Records:
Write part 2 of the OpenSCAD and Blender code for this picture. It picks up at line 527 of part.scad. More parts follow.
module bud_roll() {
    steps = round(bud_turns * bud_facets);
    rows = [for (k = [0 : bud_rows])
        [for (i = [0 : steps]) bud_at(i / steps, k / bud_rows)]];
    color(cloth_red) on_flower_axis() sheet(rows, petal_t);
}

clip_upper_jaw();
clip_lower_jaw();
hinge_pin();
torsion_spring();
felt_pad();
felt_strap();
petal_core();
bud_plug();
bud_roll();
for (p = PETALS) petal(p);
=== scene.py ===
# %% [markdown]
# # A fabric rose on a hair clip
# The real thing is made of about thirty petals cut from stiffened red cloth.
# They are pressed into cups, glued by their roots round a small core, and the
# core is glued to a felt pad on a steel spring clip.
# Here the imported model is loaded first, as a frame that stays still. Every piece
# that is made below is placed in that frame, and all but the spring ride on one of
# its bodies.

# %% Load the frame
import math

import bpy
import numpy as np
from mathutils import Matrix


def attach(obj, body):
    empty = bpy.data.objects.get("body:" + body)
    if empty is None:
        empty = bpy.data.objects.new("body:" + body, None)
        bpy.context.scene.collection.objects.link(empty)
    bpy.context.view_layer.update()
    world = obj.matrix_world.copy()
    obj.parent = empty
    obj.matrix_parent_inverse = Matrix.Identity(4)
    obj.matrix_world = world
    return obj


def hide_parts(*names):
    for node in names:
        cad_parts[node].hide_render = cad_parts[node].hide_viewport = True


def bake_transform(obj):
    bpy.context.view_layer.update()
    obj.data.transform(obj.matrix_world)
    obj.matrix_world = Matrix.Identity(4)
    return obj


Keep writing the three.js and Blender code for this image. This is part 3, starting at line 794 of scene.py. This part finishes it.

Do this:
Exact duplication is required for the lines above, from the line that contains "clip_upper_jaw();" to the line that contains "for node in", inclusive; omit all others.

Written solution:
clip_upper_jaw();
clip_lower_jaw();
hinge_pin();
torsion_spring();
felt_pad();
felt_strap();
petal_core();
bud_plug();
bud_roll();
for (p = PETALS) petal(p);
=== scene.py ===
# %% [markdown]
# # A fabric rose on a hair clip
# The real thing is made of about thirty petals cut from stiffened red cloth.
# They are pressed into cups, glued by their roots round a small core, and the
# core is glued to a felt pad on a steel spring clip.
# Here the imported model is loaded first, as a frame that stays still. Every piece
# that is made below is placed in that frame, and all but the spring ride on one of
# its bodies.

# %% Load the frame
import math

import bpy
import numpy as np
from mathutils import Matrix


def attach(obj, body):
    empty = bpy.data.objects.get("body:" + body)
    if empty is None:
        empty = bpy.data.objects.new("body:" + body, None)
        bpy.context.scene.collection.objects.link(empty)
    bpy.context.view_layer.update()
    world = obj.matrix_world.copy()
    obj.parent = empty
    obj.matrix_parent_inverse = Matrix.Identity(4)
    obj.matrix_world = world
    return obj


def hide_parts(*names):
    for node in names:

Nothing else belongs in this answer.